Australia were nervous heading into their first match of the summer, against the weakened Sri Lankan side, who are in a period of rebuilding. A 36-year-old Lasith Malinga is still there, but there isn’t much else.

David Warner, for his part, was coming off a terrible Ashes, where he failed to reach double figures in 9 of his 10 test innings, though he had been wonderful in the World Cup that came before it. But here, against Sri Lanka, he was amazing, scoring an even 100 off 56 balls. Glenn Maxwell was fantastic as well, getting 62 off 28, and Aaron Finch did pretty well too with his 64 off 36. There were no failures, as Australia got to 2/233 off their 20 overs, a total far above the international average score of 160.

Sri Lanka, for their part, never got going, eventually losing 9 wickets as they only managed 99 runs of their target of 234, and never looked any kind of chance. It was disappointing as a contest, though it was good for both Australia and David Warner. Starc, Cummins and Zampa were great on the bowling front as well.

The second T20I was technically closer, as Sri Lanka batted first and managed 117, a full 18 runs more than in the first match. Australia made light work of it though and got there without losing a wicket, taking just 13 overs in the process. David Warner was the star in the Aussies chase and got a second man of the match award out of two.

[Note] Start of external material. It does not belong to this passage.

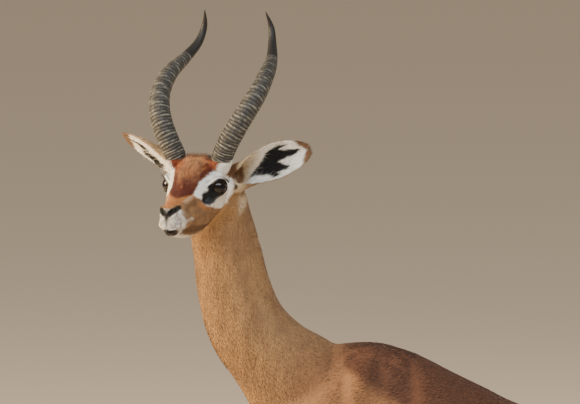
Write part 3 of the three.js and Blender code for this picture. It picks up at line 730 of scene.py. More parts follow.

The third T20I was a much better contest, with Sri Lanka posting a semi-competitive 142. Warner again at the top scored his third consecutive half-century in a row, en route to his 3rd man of the match award out of 3. It was Sri Lanka at their best, but Australia were better.

Much like the result of the matches, the player of the series award was never in serious doubt. David Warner, with three man of the match awards out of three, and more than double the runs of the 2nd highest run-scorer, was the only choice. An impressive turnaround from his Ashes failures.

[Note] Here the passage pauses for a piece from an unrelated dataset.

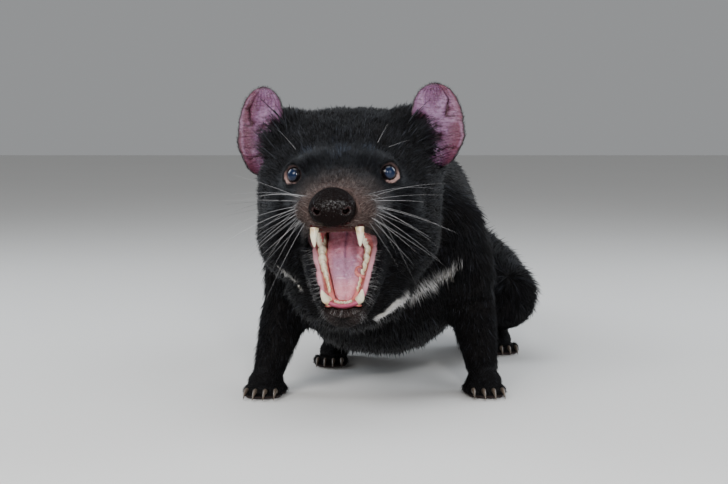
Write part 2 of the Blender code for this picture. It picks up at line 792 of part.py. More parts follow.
def jaw_wedge(name, half_width, grow):
    # What lies under the open jaw: a wedge that opens backwards from the mouth corners.
    frame = jaw_frame()
    reach = 0.3
    low = Vector((0, -grow, -reach))
    top = Vector((0, reach, reach * JAW_WEDGE_SLOPE + grow))
    outline = (low, Vector((0, -grow, grow)), top, Vector((0, reach, -reach)))
    bm = bmesh.new()
    near = [bm.verts.new(frame @ (point - Vector((half_width, 0, 0)))) for point in outline]
    far = [bm.verts.new(frame @ (point + Vector((half_width, 0, 0)))) for point in outline]
    bm.faces.new(near)
    bm.faces.new(far[::-1])
    for k in range(4):
        bm.faces.new((near[k], near[(k + 1) % 4], far[(k + 1) % 4], far[k]))
    return object_from(name, bm, cutter=True)


def part_jaw(head):
    half_width = JAW_WEDGE_HALF_WIDTH * MM
    jaw = copy_of(head, "lower_jaw")
    boolean(jaw, jaw_wedge("jaw_side", half_width, 0), "INTERSECT")
    boolean(head, jaw_wedge("jaw_rest", half_width + GAP, GAP), "DIFFERENCE")
    for obj in (jaw, head):
        keep_largest(obj)


def stand_on_floor():
    # Cuts small flats under the feet and centres the animal on its box.
    bm = bmesh.new()
    bmesh.ops.create_cube(bm, size=2, matrix=Matrix.Translation((0, 0, -1)))
    floor = object_from("floor_cut", bm, cutter=True)
    parts = bpy.data.collections["tasmanian_devil"].objects
    for obj in parts:
        if "foot" in obj.name:
            boolean(obj, floor, "DIFFERENCE")
            keep_largest(obj)
    corners = [vert.co for obj in parts for vert in obj.data.vertices]
    middle = Vector([(min(c[k] for c in corners) + max(c[k] for c in corners)) / 2 for k in (0, 1)] + [0])
    for obj in parts:
        obj.data.transform(Matrix.Translation(-middle))
    print("middle of the stance", [round(v, 5) for v in middle])


def colour_parts():
    # Gives each part its material and shades it smooth.
    coat = material("coat", SKIN_BLACK, 0.7)
    own = {
        "nose": material("nose_skin", NOSE_BLACK, 0.3),
        "eye": material("eye", EYE_BLACK, 0.05),
        "ear": material("ear_skin", EAR_PINK, 0.6),
        "tongue": material("tongue", TONGUE_PINK, 0.35),
        "upper_teeth": material("tooth", IVORY, 0.3),
    }
    own["lower_teeth"] = own["upper_teeth"]
    for obj in bpy.data.collections["tasmanian_devil"].objects:
        name = obj.name.removesuffix("_left").removesuffix("_right")
        obj.data.materials.clear()
        obj.data.materials.append(own.get(name, coat))
        obj.data.shade_smooth()
        obj.data.set_sharp_from_angle(angle=math.radians(40))


def main():
    clear_scene()
    new_collection("tasmanian_devil")
    new_collection("cutters")
    flesh = make_flesh()
    nose = make_nose()
    seat(flesh, nose)
    carve_nostrils(nose)
    for name, row in (("upper_teeth", upper_row), ("lower_teeth", lower_row)):
        boolean(flesh, make_teeth(name, row)[1], "DIFFERENCE")
    for piece in (make_tongue(), make_eye("left"), make_eye("right")):
        seat(flesh, piece)
    for side in SIDES:
        # EXACT leaves these thin shells uncut.
        boolean(make_ear(side), grown(flesh, "ear_root_" + side, GAP), "DIFFERENCE", "MANIFOLD")
        keep_largest(bpy.data.objects["ear_" + side])
    part_legs(flesh)
    head = part_off(flesh, "head", *HEAD_CUT)
    neck = part_off(flesh, "neck", *NECK_CUT)
    tail = part_off(flesh, "tail", *TAIL_CUT)
    rump = part_off(flesh, "rump", *RUMP_CUT)
    part_jaw(head)
    flesh.name = "chest"
    for obj in (head, neck, tail, rump, flesh):
        keep_largest(obj)
    stand_on_floor()
    colour_parts()
    total = 0
    for obj in bpy.data.collections["tasmanian_devil"].objects:
        total += triangles_in(obj)
        print(obj.name, triangles_in(obj))
    print("triangles in all", total)


main()
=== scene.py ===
import math

import bmesh
import bpy
import numpy as np
from mathutils import Euler, Matrix, Vector
from mathutils.bvhtree import BVHTree


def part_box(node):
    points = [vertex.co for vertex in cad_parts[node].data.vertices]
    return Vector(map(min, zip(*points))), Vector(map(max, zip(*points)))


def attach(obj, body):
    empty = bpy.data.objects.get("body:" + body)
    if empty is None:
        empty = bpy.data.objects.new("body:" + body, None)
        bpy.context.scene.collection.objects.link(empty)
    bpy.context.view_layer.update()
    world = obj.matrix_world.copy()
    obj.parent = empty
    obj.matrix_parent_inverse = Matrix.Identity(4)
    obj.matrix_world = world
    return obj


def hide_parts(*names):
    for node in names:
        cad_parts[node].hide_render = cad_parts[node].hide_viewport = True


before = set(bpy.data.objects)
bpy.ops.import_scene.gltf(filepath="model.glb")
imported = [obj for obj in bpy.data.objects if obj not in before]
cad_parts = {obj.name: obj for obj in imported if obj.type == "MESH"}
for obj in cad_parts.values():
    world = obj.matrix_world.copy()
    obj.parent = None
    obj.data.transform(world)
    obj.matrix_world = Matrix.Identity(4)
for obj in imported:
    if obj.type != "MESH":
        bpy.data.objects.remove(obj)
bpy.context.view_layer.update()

mm = 0.001
sides = {"left": 1, "right": -1}
bodyName = "root"

# How the head is held, in degrees and millimetres. Head points count from midway between the eyes,
# X to the animal's left, nose towards -Y. Jaw points run along the open jaw in Y, out of its floor in Z.
headPose = {
    "yaw": -4.5,
    "pitch": 4,
    "roll": -1.6,
    "gape": 58,
    "eyeSetBack": (0, 2, -0.8),
    "mouthCorner": (1.6, -2, -47),
    "eyeCentre": (30, 2, -0.8),
    "eyeTurnOut": 30,
    "eyeTurnUp": 6,
}


def nodeMiddle(name):
    low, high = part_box(name)
    return (low + high) / 2


def turned(degrees, axis):
    return Matrix.Rotation(math.radians(degrees), 4, axis)


def shifted(point):
    return Matrix.Translation(Vector(point) * mm)


def findFrames():
    middle = (nodeMiddle("eye_left") + nodeMiddle("eye_right")) / 2
    turn = turned(headPose["yaw"], "Z") @ turned(-headPose["pitch"], "X") @ turned(headPose["roll"], "Y")
    head = Matrix.Translation(middle) @ turn @ shifted(-Vector(headPose["eyeSetBack"]))
    gape = math.radians(headPose["gape"])
    along = Vector((0, -math.cos(gape), -math.sin(gape)))
    out = Vector((0, -math.sin(gape), math.cos(gape)))
    jawTurn = Matrix((along.cross(out), along, out)).transposed().to_4x4()
    return head, head @ shifted(headPose["mouthCorner"]) @ jawTurn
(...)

Then Australia faced a much bigger challenge, as they faced the world number one T20I team Pakistan. On one hand, we had David Warner in great form and the Australian team were doing well, but there was no guarantee that it would be enough.

Be sure to check out Adrian Meredith’s All Time T20 XI.

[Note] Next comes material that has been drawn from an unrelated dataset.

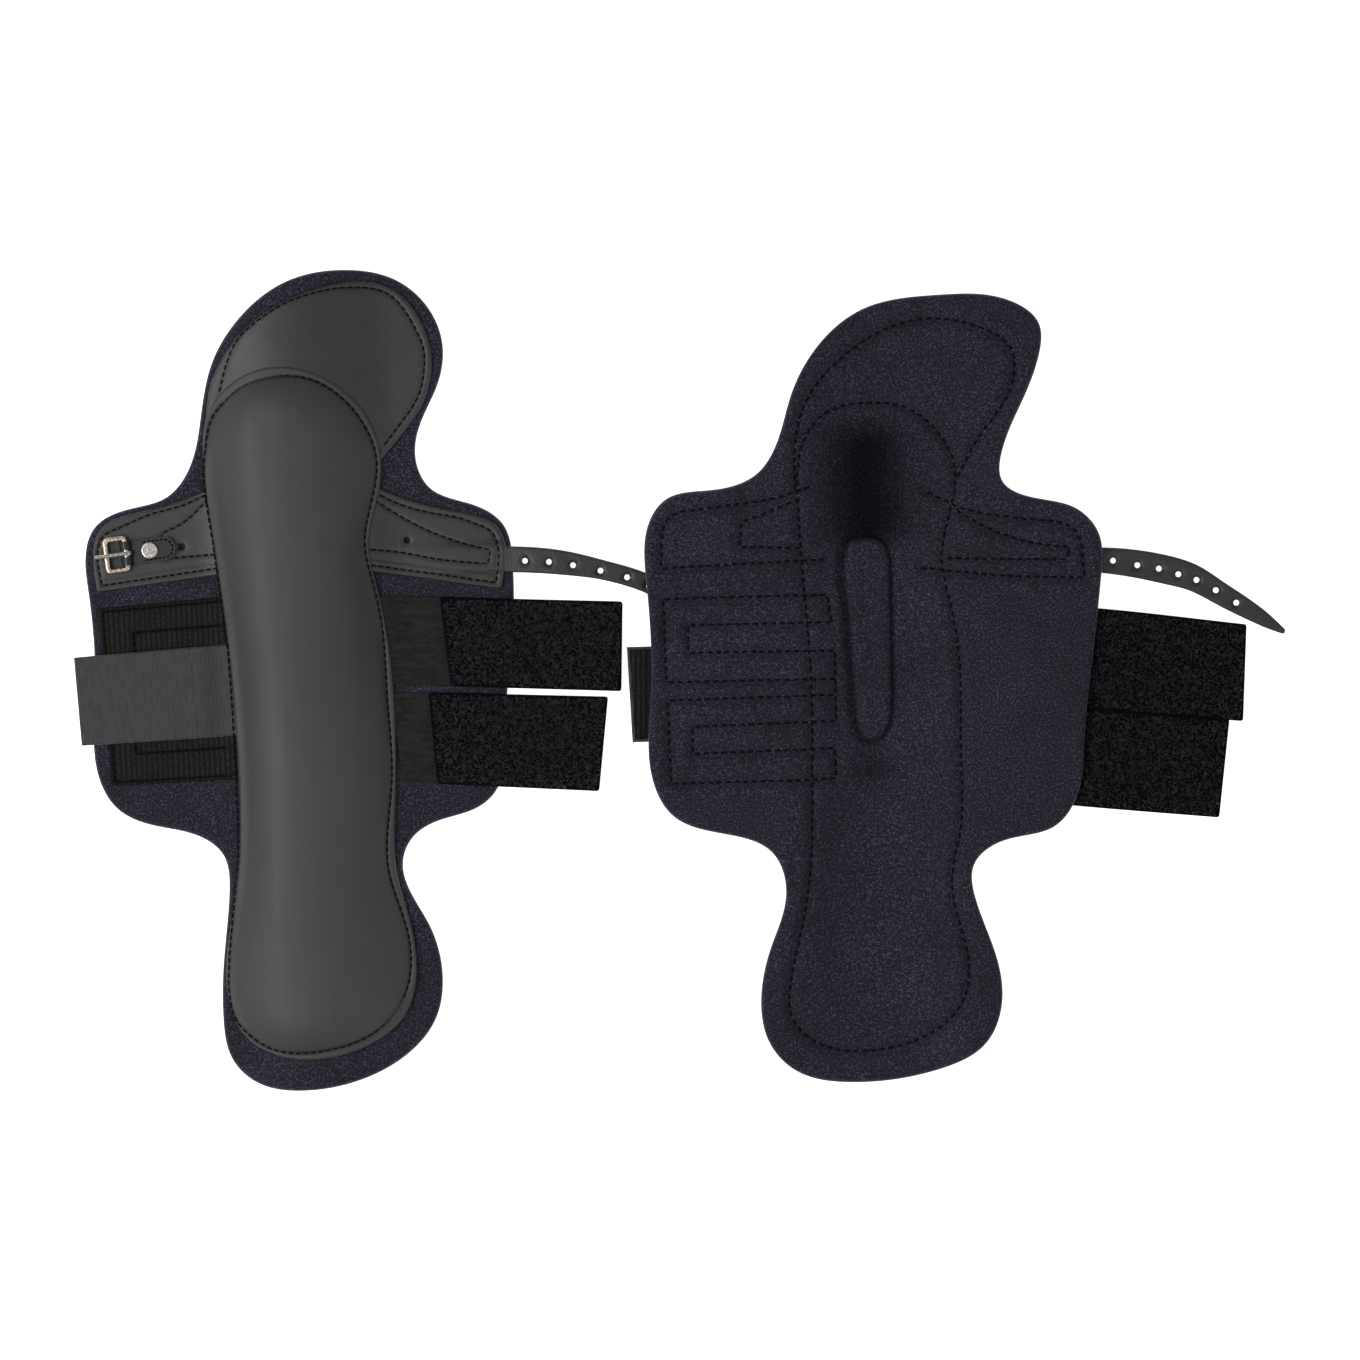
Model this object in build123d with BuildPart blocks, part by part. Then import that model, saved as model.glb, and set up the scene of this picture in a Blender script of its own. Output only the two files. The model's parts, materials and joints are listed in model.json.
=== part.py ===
"""Pair of open-front tendon boots for a horse, lying flat: left boot outer face up, right boot lining up.

Millimetres. +X along the row of the two boots, +Y towards the top of the boots, +Z up, floor at z = 0.
Every boot is drawn in its own frame: y along the leg, x across it, z from the lining towards the
outer face. The right boot is the mirrored one of the pair and is turned over, so its strike pad
carries it and its wings hover at crown height.
"""
import os
from math import cos, hypot, radians, sin

from build123d import *

os.makedirs("parts", exist_ok=True)

# ---- layers -------------------------------------------------------------------------------------
LINER = 4.5            # neoprene with knit on both faces
PATCH = 1.6            # sewn-on shoulder and top patches
HOOK = 1.2             # hook fields sewn on the wing, and the hook layer under the over-band
WEB = 1.5              # elastic and over-band webbing
PILE = 1.5             # loop pile layer of the closing straps
BILLET = 2.5           # leather billet
CLEAR = 0.3            # running gap between pieces that move on each other
SEAM = 0.1             # film of glue under the pieces on the shin arch, and bite at a fold line

# ---- strike pad and shin arch -------------------------------------------------------------------
RISE = 8.5             # height of the lining above the floor along the middle of the leg
FLANGE = 1.8           # sewn rim of the strike pad
PAD = 7.0              # full height of the strike pad above the liner
RIM = 5.0              # rim width outside the raised body
PAD_ROUND = 2.4        # rounding of the raised body
SKIN = 4.0             # wall of the pad round its foam core
FOAM = 3.6             # foam core inside the pad
BAR = 3.6              # raised tendon bar on the lining
ARCH_END = 47.0        # the arch is flat from here out
SPAN = 80.0            # half width of the arch profile
CROWN = RISE + LINER + PAD

# ---- closing straps, over-band, buckle ----------------------------------------------------------
EYE_R = 1.3            # billet holes
WIRE = 1.1             # radius of the buckle wire
FRAME_L = 11.0         # buckle frame along the billet
FRAME_W = 16.0         # buckle frame across the billet
FRAME_R = 2.4          # corners of the frame
FRAME_HOLE_R = 0.8     # corners of its opening
WIRE_ROUND = 0.75
TONGUE_R = 0.9
TONGUE_L = 15.0
LOOP = 1.2             # metal of the tongue's eye round the bar
LOOP_PLAY = 0.25       # play of that eye on the bar
SLOT_PLAY = 0.7        # play of the tongue in the chape's slot, each side
SLOT_L = 8.5           # slot in the fold of the chape that the tongue comes out of
CHAPE_L = 15.5
CHAPE_W = 10.6
CHAPE = 1.2            # one layer of the folded chape leather
CHAPE_BACK = 1.0       # the chape's straight part ends this far behind the bar
RIVET_R = 3.7
RIVET_H = 1.3
RIVET_ROUND = 0.6
RIVET_BACK = 2.5       # rivet centre behind the middle of the chape
BAND_WEB_OUT = 5.0     # the free over-band starts this far outside the wing's inner edge
BAND_HOOKS_OUT = 6.0   # and its hooks this far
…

The first match perhaps didn’t count, as rain fell with Pakistan at 3/88 in 12.4 overs, then only had 2.2 more overs, getting up to 5/107 off 15 when rain fell. Perhaps they would have managed 150 or more, had there been no rain, but it is hard to tell, and Duckworth-Lewis declared the target to be 119 off 15 overs for Australia. Australia were 0/41 off 3.1 overs when rain fell, with Aaron Finch on 37 off 16 and David Warner on 2 off 4.

Pakistan had a much better 2nd T20I, getting all the way to 6/150 with Babar Azam managing 50 off 38 opening the innings, and Iftikhar Ahmed a barnstorming 62 not out off just 34 balls with three towering 6s It looked like Pakistan might just win.

With Warner out for 20, his first time out in five matches, and the first score under 50, Pakistan had a lot of hope. When Finch joining him for just 17, and Glenn Maxwell on indefinite leave with mental health issues, we didn’t know if the rest could do it.

But they could, and Steve Smith showed that he isn’t just in good test form – he is in good form, as he piled on an incredible 80 off 51 balls not out. With 11 fours and a 6 he nursed Ben McDermott and Ashton Turner towards Australia’s victory in the 19th over.

Pakistan could yet draw the series with a win in the third and final T20I, even though it would have felt unfair. But Pakistan at least did the right thing by the Australian crowd as they crumbled to 106 all out. Sean Abbott celebrating his return to international cricket after a five year hiatus with 2/14 with Ifthikar Ahmed the only resistance with 45 off 37.

Once again, Warner and Finch were unbeaten, though Warner failed to get to his half-century, finishing on 48 not out, though Finch got his, with 52, as Australia piled on 109 runs off just 11.5 overs as Pakistan were put to the sword.

Out of six matches, five of them completed, we only had one worth watching, the 2nd one, where Steve Smith rescued Australia, and even that one wasn’t all that close. Perhaps the third match against Sri Lanka was vaguely reasonable to watch, but the rest weren’t.

After Warner’s Player of the Series performance against Sri Lanka, Steve Smith received the same award for the series against Pakistan. It was telling that the two players who were banned for a year each were the difference between what may have been close matches and series to very one-sided encounters.

Next year Australia host the World T20 for the first time, and, if they keep this form, then they are a chance.

But before Australia get too excited, we probably should look at how England and New Zealand are going. They just played a tied T20 international to go with their tied World Cup final, and England were awarded the winners, as they were in the World Cup final. Now that would have been worth watching!

India are going to be big competitors too, as they consider themselves the best team in the world right now, and let’s not forget that Pakistan are still the world number 1 team, and perhaps they can improve between now and then. They were fantastic in 2018, but had a poor 2019, and the difference between lots of wins and lots of losses can be very narrow.

And let’s not forget West Indies, the big T20 team, who could easily come to Australia and lift the trophy.

A good couple of series to start the Australian summer, and it is great to see how well Warner and Smith have gone, but let’s not get ahead of ourselves.